Série sobre Elis destrói o filme e vira um colcha de retalhos errada
Elis, o filme sobre a cantora Elis Regina, estreou nos cinemas em novembro de 2016 e, dois meses antes, havia conquistado três prêmios no Festival de Gramado: melhor atriz (para Andréia Horta), montagem e melhor longa-metragem pelo júri popular. Não era um filme perfeito, mas a soberba atuação da protagonista até conseguia se sobrepor aos deslizes do roteiro, assinado por quatro autores, Luiz Bolognesi, Vera Egito, Hugo Prata (também diretor) e George Moura.
Como quase sempre acontece, a rede Globo aproveita que um longa-metragem fez boa carreira nos cinemas para, tempos depois, transformá-lo em minissérie. E foi, assim, que na terça (8) estreou Elis – Viver É Melhor que Sonhar. Vi o primeiro capítulo e entendi a proposta, quase a mesma usada na cinebiografia de Tim Maia: aproveitar cenas do filme entremeadas com registros reais.
No segundo capítulo, que foi ao ar na noite de quarta (9), a “proposta” começou a me incomodar, ainda mais porque sou fã de Elis Regina. Nada contra misturar a ficção com a realidade, sobretudo quando se tem a própria Elis cantando ou dando entrevistas. Os problemas da minissérie são outros. Ao contrário de 10 Segundos para Vencer, sobre a vida de Eder Jofre (que está sendo exibido na sequência), a série de Elis, em quatro capítulos, não se resume em apenas dividir o filme em quatro partes. A ambição foi maior e é aí que o caldo entornou e, certamente, está decepcionando os fãs.
Há, sim, cenas do filme e outras que não entraram na montagem final, como o teste da cantora para o musical Pobre Menina Rica, que tinha Vinicius de Moraes e Tom Jobim (interpretado por Sérgio Guizé) com avaliadores. Até aí, é ótimo ver sequências deletadas. O “recheio”, contudo, é pavoroso e equivocado. Exemplos não faltam.

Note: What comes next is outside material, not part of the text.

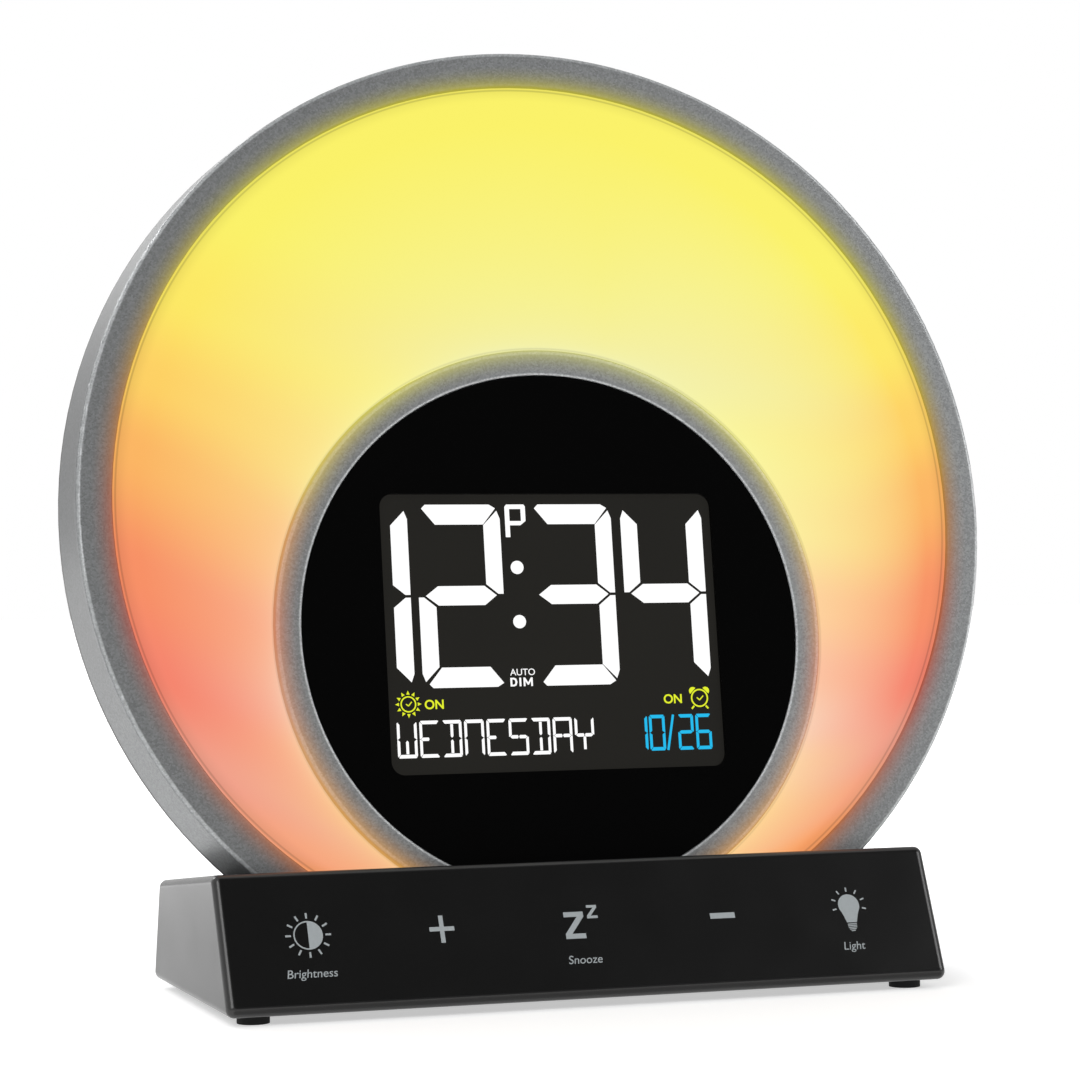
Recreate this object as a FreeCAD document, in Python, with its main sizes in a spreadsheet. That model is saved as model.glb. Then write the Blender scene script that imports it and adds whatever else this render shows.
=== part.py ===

Em determinado momento do filme, o empresário de Elis diz que o programa dela com Jair Rodrigues está perdendo audiência para a turma da Jovem Guarda. Corta! Entra um locutor explicando, didaticamente, o que foi a Jovem Guarda, com imagens de época do trio formado por Roberto, Erasmo e Wanderléa. Corta! Entram depoimentos (antigos e atuais) de Roberto, Erasmo… Cazuza…Lulu Santos (!!). Como assim? É uma série sobre Elis Regina, que nem participou da Jovem Guarda (muito pelo contrário), e há vários minutos dedicados para enfocar o movimento liderado por Roberto com depoimento de Cazuza, que começou a fazer sucesso após a morte de Elis? Pode ser liberdade poética, mas tudo tem limite.
Mais tarde, há uma entrevista de Elis na França (isso já estava no filme) em que alfineta a ditadura militar no Brasil no início da década de 70. Corta! Entra o locutor para explicar o que foi, didaticamente, a ditadura. Em seguida, surge Caetano Veloso para explicar como foram os anos de chumbo…. no programa Lady Night, da Tatá Werneck (!!). Como assim?
Os erros musicais também estão grosseiros. Na cena em que Elis joga os discos de Ronaldo Bôscoli no mar, ouve-se O Trem Azul (que, no filme, não fazia parte da trilha sonora). Ok, O Trem Azul foi composta em 1972 (quase a época em que a cena se passa), mas Elis só gravou a canção de Ronaldo Bastos e Lô Borges dez anos depois.
Nas sequências do filme, Elis ainda mora com Bôscoli e, no meio, entram registros musicais da cantora com César Camargo Mariano, seu segundo marido.
Também não gosto do acréscimo das cenas de Andréia Horta revivendo Elis. A atriz incorporou a cantora nas filmagens ocorridas em 2015 e, três anos depois, “entra” no papel novamente, sendo que a iluminação é diferente da do filme e sua atuação não é tão boa quanto antes. Se é para ter entrevista com Elis, por que não colocar registros da própria? Não tem imagens reais, não coloca. Simples assim. E o fãs agradecem.